● Recorded information
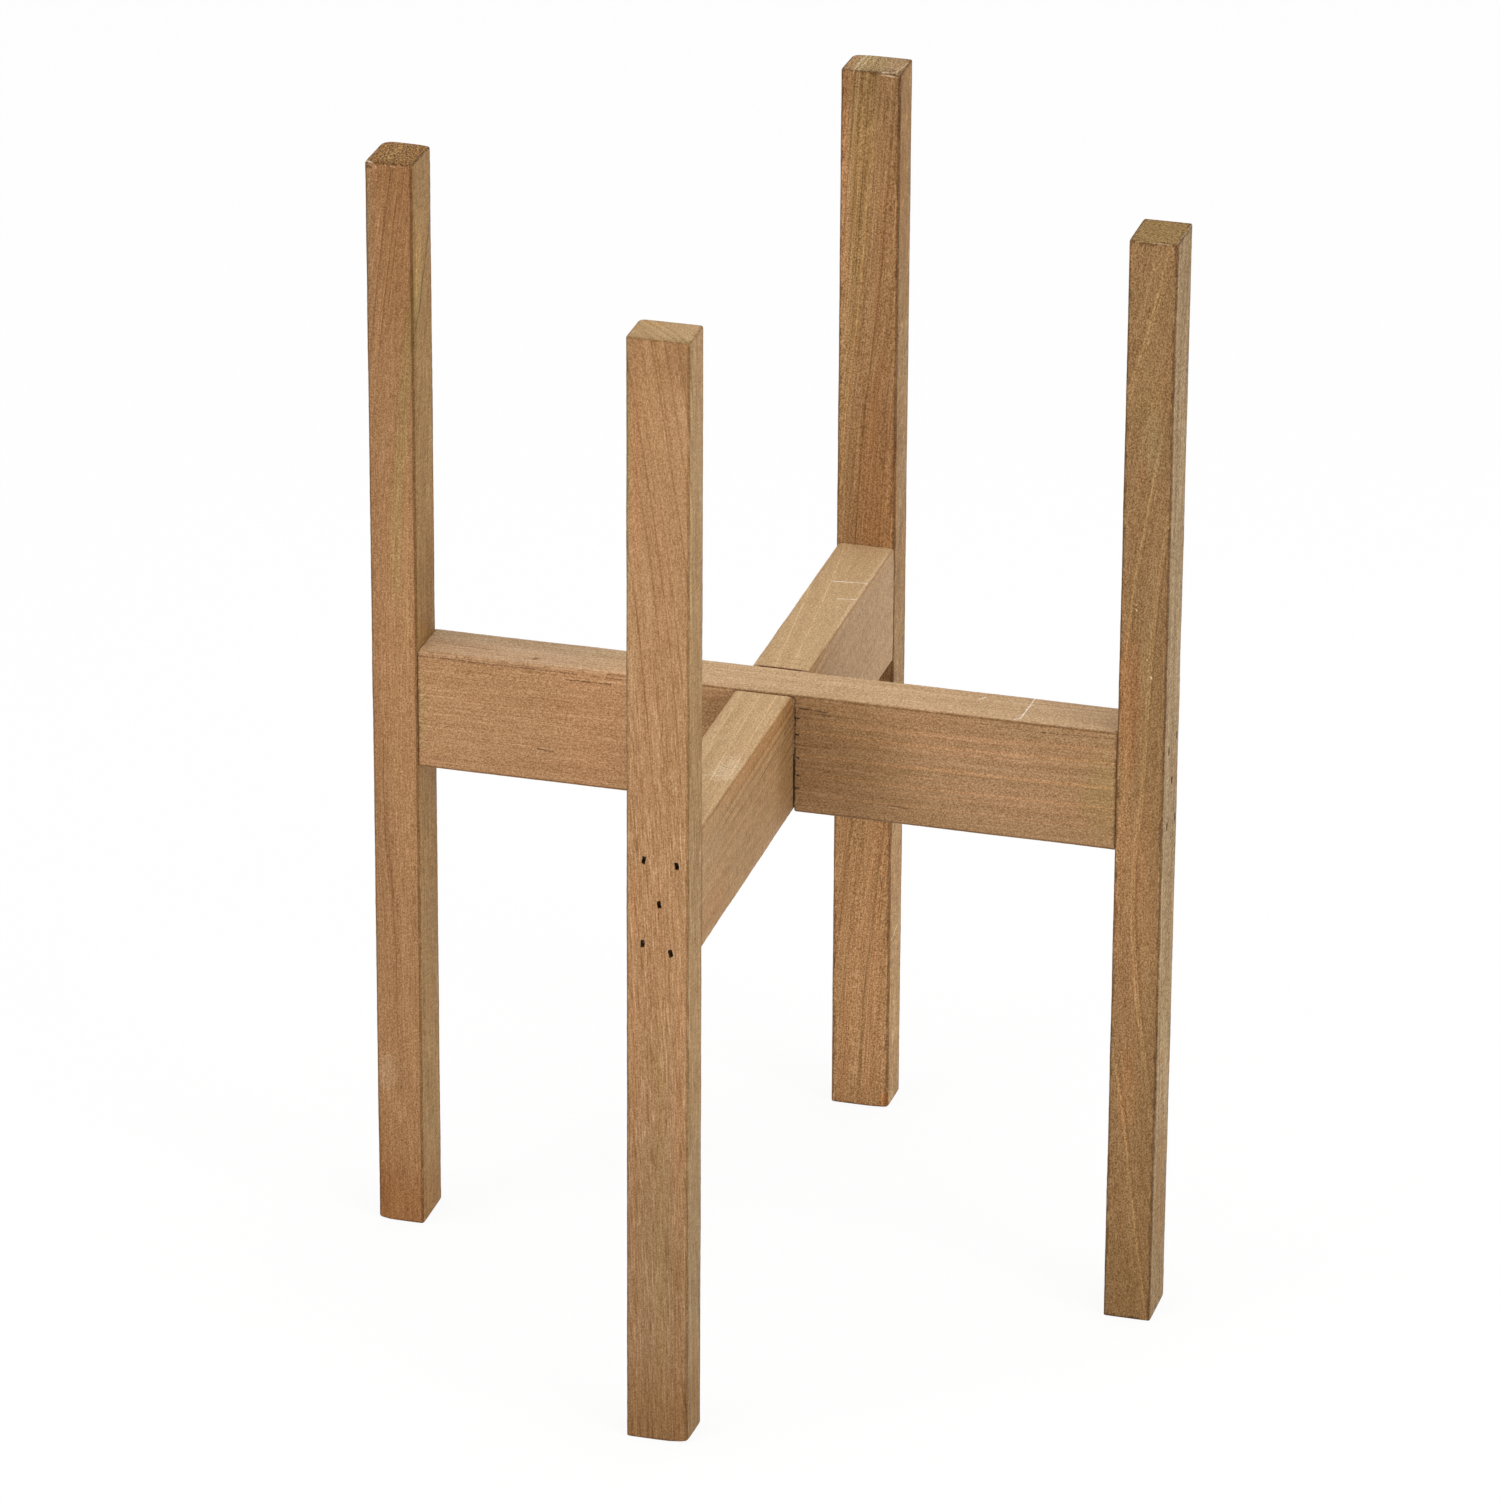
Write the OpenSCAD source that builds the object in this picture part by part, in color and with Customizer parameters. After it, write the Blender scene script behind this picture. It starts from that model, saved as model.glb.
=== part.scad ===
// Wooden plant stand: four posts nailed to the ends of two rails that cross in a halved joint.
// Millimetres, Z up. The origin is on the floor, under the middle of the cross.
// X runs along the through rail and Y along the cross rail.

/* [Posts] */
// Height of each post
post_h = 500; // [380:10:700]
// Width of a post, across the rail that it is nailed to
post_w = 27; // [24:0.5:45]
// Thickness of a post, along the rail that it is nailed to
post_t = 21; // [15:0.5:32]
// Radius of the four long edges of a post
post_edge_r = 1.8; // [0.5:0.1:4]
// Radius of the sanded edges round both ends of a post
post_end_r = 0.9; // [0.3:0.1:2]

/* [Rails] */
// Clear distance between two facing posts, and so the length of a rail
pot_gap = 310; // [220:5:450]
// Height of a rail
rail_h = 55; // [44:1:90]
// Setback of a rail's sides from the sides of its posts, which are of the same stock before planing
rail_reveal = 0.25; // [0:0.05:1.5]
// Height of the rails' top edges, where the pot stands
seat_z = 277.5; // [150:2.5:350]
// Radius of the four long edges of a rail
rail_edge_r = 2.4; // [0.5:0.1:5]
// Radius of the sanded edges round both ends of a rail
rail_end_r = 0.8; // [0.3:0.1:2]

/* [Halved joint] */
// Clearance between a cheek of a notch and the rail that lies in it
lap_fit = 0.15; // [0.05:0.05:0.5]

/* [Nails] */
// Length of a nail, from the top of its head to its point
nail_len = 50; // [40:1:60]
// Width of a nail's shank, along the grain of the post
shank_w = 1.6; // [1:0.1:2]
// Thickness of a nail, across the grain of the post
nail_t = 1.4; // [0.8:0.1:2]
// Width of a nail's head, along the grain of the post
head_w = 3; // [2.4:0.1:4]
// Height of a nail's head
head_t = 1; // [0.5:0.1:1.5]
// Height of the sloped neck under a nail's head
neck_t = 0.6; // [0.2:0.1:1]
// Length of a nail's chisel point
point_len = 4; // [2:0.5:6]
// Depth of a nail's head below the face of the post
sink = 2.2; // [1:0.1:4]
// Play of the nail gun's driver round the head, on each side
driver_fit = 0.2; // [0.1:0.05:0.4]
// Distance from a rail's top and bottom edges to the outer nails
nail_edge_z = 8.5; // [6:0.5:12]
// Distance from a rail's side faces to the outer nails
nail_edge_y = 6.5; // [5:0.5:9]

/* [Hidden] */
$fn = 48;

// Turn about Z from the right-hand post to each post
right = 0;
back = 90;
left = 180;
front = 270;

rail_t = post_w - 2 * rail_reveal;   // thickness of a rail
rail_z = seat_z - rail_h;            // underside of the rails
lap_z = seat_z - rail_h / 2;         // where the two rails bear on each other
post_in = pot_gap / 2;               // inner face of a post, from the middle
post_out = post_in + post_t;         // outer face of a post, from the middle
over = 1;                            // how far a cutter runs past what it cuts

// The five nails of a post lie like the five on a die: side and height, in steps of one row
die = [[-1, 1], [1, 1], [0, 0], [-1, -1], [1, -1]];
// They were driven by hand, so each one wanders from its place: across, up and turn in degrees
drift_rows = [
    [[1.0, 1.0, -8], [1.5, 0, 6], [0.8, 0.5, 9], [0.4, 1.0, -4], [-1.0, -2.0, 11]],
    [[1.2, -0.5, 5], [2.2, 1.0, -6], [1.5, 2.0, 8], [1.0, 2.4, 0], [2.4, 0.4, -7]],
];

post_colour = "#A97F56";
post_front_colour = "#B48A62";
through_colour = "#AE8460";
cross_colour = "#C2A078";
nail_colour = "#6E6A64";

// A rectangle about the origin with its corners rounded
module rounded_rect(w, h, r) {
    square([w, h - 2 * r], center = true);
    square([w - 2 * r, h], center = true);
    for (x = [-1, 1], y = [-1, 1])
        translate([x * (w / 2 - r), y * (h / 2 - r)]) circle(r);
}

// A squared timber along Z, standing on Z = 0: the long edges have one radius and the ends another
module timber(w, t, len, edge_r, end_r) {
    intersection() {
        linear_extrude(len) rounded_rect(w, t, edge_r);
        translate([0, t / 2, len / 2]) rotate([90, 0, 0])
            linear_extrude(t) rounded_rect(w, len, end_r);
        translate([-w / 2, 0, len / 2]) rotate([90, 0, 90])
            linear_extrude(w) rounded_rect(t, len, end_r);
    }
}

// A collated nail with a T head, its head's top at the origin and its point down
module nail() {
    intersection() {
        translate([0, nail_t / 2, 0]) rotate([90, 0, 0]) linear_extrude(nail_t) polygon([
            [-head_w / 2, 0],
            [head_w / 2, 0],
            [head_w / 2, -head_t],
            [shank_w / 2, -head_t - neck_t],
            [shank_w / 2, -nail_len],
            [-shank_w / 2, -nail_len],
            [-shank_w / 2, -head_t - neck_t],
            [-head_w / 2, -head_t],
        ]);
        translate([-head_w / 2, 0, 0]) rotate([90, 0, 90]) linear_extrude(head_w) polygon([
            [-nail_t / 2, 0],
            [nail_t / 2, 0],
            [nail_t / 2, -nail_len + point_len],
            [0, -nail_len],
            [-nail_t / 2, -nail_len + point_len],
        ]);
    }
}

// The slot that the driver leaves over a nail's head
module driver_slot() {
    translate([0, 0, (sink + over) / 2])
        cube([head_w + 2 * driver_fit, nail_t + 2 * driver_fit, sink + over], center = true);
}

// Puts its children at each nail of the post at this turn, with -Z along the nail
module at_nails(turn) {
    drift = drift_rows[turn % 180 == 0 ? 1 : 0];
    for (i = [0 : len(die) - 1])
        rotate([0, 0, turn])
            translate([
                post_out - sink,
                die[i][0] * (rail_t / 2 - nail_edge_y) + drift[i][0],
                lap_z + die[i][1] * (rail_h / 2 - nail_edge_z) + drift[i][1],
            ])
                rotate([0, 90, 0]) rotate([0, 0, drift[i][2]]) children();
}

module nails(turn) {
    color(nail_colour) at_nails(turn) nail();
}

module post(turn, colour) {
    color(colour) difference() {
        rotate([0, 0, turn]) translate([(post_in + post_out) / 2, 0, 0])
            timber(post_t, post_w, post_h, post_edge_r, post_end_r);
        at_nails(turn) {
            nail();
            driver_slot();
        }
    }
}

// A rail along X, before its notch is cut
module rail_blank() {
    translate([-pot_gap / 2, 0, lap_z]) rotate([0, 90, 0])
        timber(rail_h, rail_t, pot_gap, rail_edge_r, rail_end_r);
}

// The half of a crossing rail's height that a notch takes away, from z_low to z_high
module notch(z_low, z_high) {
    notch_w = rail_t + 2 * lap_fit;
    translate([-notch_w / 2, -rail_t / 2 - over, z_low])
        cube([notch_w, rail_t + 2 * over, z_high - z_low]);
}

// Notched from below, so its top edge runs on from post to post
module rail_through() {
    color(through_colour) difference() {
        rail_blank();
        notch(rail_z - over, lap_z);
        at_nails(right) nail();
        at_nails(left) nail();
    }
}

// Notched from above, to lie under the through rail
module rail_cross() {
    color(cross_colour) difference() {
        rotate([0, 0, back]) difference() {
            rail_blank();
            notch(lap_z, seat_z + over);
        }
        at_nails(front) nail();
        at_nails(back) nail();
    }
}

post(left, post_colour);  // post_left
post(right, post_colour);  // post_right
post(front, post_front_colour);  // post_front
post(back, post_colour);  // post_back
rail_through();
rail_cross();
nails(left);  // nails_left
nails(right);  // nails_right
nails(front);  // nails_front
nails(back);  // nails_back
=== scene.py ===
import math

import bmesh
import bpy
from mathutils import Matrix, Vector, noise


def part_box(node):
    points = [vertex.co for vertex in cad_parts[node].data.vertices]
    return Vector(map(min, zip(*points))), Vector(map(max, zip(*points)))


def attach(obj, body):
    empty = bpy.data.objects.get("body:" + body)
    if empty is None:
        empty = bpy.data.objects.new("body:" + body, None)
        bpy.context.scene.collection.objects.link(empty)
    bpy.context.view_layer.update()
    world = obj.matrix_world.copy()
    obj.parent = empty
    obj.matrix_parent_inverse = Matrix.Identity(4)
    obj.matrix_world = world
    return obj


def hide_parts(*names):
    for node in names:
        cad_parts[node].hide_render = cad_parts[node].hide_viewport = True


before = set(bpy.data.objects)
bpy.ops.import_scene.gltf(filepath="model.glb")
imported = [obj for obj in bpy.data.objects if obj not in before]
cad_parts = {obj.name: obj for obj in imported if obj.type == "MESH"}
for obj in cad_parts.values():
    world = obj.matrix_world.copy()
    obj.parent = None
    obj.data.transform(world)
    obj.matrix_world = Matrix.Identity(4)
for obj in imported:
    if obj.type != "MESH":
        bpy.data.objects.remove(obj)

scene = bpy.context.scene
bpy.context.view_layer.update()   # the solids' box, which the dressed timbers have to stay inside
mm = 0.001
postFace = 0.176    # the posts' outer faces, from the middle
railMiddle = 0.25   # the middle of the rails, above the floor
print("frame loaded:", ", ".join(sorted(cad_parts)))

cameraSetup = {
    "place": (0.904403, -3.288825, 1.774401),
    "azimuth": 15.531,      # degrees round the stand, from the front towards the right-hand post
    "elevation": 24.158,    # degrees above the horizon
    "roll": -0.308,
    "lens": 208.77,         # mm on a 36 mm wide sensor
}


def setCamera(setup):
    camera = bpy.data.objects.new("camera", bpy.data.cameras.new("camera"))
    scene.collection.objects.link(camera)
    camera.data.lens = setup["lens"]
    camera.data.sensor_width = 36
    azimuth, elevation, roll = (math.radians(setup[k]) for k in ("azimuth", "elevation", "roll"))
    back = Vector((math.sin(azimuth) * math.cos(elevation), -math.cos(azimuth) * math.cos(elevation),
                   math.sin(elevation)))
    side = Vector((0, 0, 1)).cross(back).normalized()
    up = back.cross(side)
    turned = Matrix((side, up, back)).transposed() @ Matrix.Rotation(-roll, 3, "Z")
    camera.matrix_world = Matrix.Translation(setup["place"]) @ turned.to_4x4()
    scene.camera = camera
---
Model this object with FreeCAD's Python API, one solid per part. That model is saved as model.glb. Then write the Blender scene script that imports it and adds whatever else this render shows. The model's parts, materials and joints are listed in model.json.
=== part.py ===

● Stated problem
Retype, word for word, every line from the line with "post to post" to the line with "before = set(bpy.data.objects)", inclusive. Add nothing.

● Exercise response
// Notched from below, so its top edge runs on from post to post
module rail_through() {
    color(through_colour) difference() {
        rail_blank();
        notch(rail_z - over, lap_z);
        at_nails(right) nail();
        at_nails(left) nail();
    }
}

// Notched from above, to lie under the through rail
module rail_cross() {
    color(cross_colour) difference() {
        rotate([0, 0, back]) difference() {
            rail_blank();
            notch(lap_z, seat_z + over);
        }
        at_nails(front) nail();
        at_nails(back) nail();
    }
}

post(left, post_colour);  // post_left
post(right, post_colour);  // post_right
post(front, post_front_colour);  // post_front
post(back, post_colour);  // post_back
rail_through();
rail_cross();
nails(left);  // nails_left
nails(right);  // nails_right
nails(front);  // nails_front
nails(back);  // nails_back
=== scene.py ===
import math

import bmesh
import bpy
from mathutils import Matrix, Vector, noise


def part_box(node):
    points = [vertex.co for vertex in cad_parts[node].data.vertices]
    return Vector(map(min, zip(*points))), Vector(map(max, zip(*points)))


def attach(obj, body):
    empty = bpy.data.objects.get("body:" + body)
    if empty is None:
        empty = bpy.data.objects.new("body:" + body, None)
        bpy.context.scene.collection.objects.link(empty)
    bpy.context.view_layer.update()
    world = obj.matrix_world.copy()
    obj.parent = empty
    obj.matrix_parent_inverse = Matrix.Identity(4)
    obj.matrix_world = world
    return obj


def hide_parts(*names):
    for node in names:
        cad_parts[node].hide_render = cad_parts[node].hide_viewport = True


before = set(bpy.data.objects)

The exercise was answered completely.